Yep – that’s this Friday at 7 pm, and this Saturday at 3 pm.  It will be a staged reading with provocative choreography by Black Label Movement’s Carl Flink, gorgeous costumes, and lovely stage pictures developed by the ensemble and Tectonic Theater Project company members.

In addition to general ensemble work, I portray the firey Matilda ‘Max’ Hays – Charlotte Cushman’s first longterm lover and spouse.  The Max who, in my rehearsing hands, is terribly clumsy.  And unfortunately that’s not a character choice.  It’s a problem.  A funny problem, but a problem nonetheless.

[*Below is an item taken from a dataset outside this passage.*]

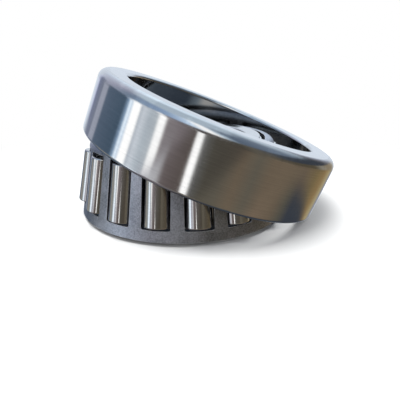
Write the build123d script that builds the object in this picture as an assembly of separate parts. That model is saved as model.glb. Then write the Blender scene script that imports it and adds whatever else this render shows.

In general, I think of myself as relatively graceful.  But once you put me in a corset and very large hoopskirt, add a mirrored room, a choreographer, and some dancers, I become terribly, terribly clumsy.  I’ve knocked things over.  I’ve fallen over.  I’ve fallen over things I’ve knocked over.

One afternoon found me attempting a choreographed move where I sit on a bench, lay my head into Charlotte’s lap, then widely swing my legs over the back of the bench (intentionally baring bloomers and all), before standing and continuing off in the opposite direction.  Sounds simple enough, right?  I mean, hell, I practice yoga – I can balance! And it was simple, in theory, until I misjudged the distance between my rear and her lap (compounded by the wonky physics of a hoopskirt in motion) got off balance, and ended up doing a face-plant onto the floor in front of her.  And of course it had to be in slow-motion.  Hilarious?  Mortifying?  YES!  Yes, it was all that AND MORE!

Another rehearsal brought minor destruction.  I was entering closely behind Charlotte: step, step, step, step, RIIIIIP.  We freeze with huge eyes.  I let out a tiny “sorry!” and hang my head in bewildered shame.  I had stepped on the lead’s hoop skirt and given it a very new, very large hole.  What the hell?!

I’ve taken to lamenting in my deepest, most pathetic register, “Clumsy Max is sorry.”  I don’t know that it helps any, but it certainly makes me feel a little better.  Laughing at myself is a sweet, sweet salve.